De: Diego Lerman. Com Leonardo Sbaraglia, Sergio Prina e Mónica Ayos. Comédia / Drama, Argentina, 2024, 102 minutos.
Em tempos de proliferação de notícias falsas - e de seu inegável caráter prejudicial para a vida em sociedade -, não deixa de ser meio ambíguo o sentimento ao assistir à comédia O Homem Que Amava os Discos Voadores (El Hombre que Amava a los Platos Voadores), obra de Diego Lérman que acaba de estrear na Netflix. Se por um lado há aquele charme tradicional do cinema dos hermanos, dos lugares, dos sotaques e do caráter excêntrico da história - sobre um sujeito que cria um verdadeiro circo midiático em cima de objetos voadores não identificados que simplesmente não existem -, não deixa de incomodar uma certa condescendência com o protagonista que, a despeito de tentar enganar a sua audiência, é tratado como uma espécie de anti-heroi carismático que, por conta de sua paixão pelo jornalismo (e pela TV), faz de tudo pra entreter.
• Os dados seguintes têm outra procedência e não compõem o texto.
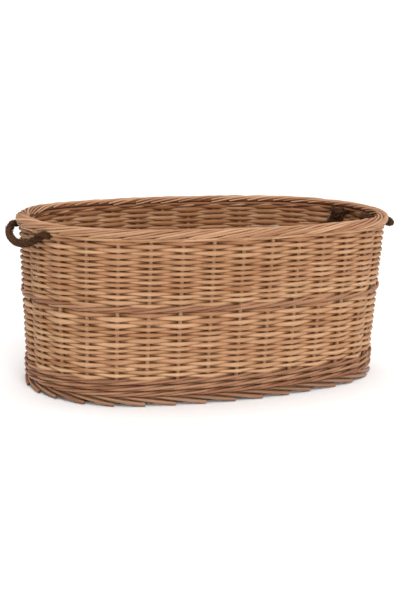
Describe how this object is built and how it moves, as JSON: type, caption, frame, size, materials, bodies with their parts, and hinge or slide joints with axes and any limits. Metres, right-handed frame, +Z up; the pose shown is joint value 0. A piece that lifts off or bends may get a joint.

Sim, se a gente conseguir prestar atenção apenas no componente lúdico da coisa toda, talvez seja mais fácil digerir a história inspirada em fatos reais de José de Zer (Leonardo Sbaraglia, que geralmente é ótimo, mas aqui parece meio caricato, talvez de forma proposital), um repórter de um pequeno canal de televisão dos anos 80, que vê a oportunidade de aumentar o ibope a partir de uma história sobre supostos fenômenos extraterrestres ocorridos no interior. Sabe quando surge no meio do pasto ou em um descampado uma daquelas manchas arredondadas misteriosas, que ninguém sabe muito bem explicar (até porque perguntar a um engenheiro agrônomo ou a um biólogo quebraria o encanto) e que "queimam" a grama? Tipo as do filme Sinais (2002)? É esse o ponto de partida da perseguição de der Zer, que vai até o local em que o fenômeno está acontecendo, na província de Córdoba, para entrevistar moradores e procurar evidências, na tentativa de comprovar a tese estapafúrdia.
Claro que a coisa começa pequena, mas diante do burburinho e do aumento nos números da audiência, o sujeito vê ali a oportunidade de dar uma de Chuck Tatum, o protagonista de A Montanha dos Sete Abutres (1951), encarnado com paixão desmesurada por Kirk Douglas. Só que enquanto no clássico de Billy Wilder o protagonista - um jornalista de caráter meio duvidoso -, leva a situação de um homem preso em uma caverna ao limite para garantir a audiência, aqui a manipulação, a chantagem e a personalidade invariavelmente mitômana do protagonista, são encaradas com uma leveza desconexa e uma graciosidade meio torta. Sim, muito provavelmente de Zer era esse sujeito capaz de dobrar as pessoas, seduzindo-as para aparições em gravações falsas, sensacionalistas e cheias de mentiras, mas ao ignorar o caráter nefasto da prática, o que possibilitaria um debate mais relevante sobre o tema, a obra fica apenas no rasinho.
Ok, eu entendo que nem toda a produção precisa ser um tratado antropológico e social da vida moderna - e aqui estamos falando dos anos 80 e basta lembrar como era a nossa própria televisão nos anos 90 (com direito a entrevista com falso PCC, logo depois da prova da banheira), para lembrarmos que a mentira e a engambelação pela audiência não é de hoje. Só que os tempos mudaram demais pra esse pano seguir sendo passado. Mentir sobre ETs inexistentes pode ser o ponto de partida para paranoias, teorias da conspiração e alienação cavalar - e eu não quero ser o xarope que fica procurando caso em comédia boba. Mas o fato é que esse sujeito existiu de verdade. E falseou notícia de verdade. Como jornalista de formação é meio difícil ficar indiferente. E só encarar como um entretenimento. Há pontos satisfatórios que bordejam os limites entre o real e a ficção - na própria parte técnica, com o flerte com o surrealismo e o aspecto abstrato da coisa toda. Só que não é suficiente. Ao dar voltas e voltas em torno de um pedaço de mato queimado que deveria ser ponto de pouso de alienígenas, o filme ainda por cima aborrece. E se estende mais do que o necessário. Uma pena.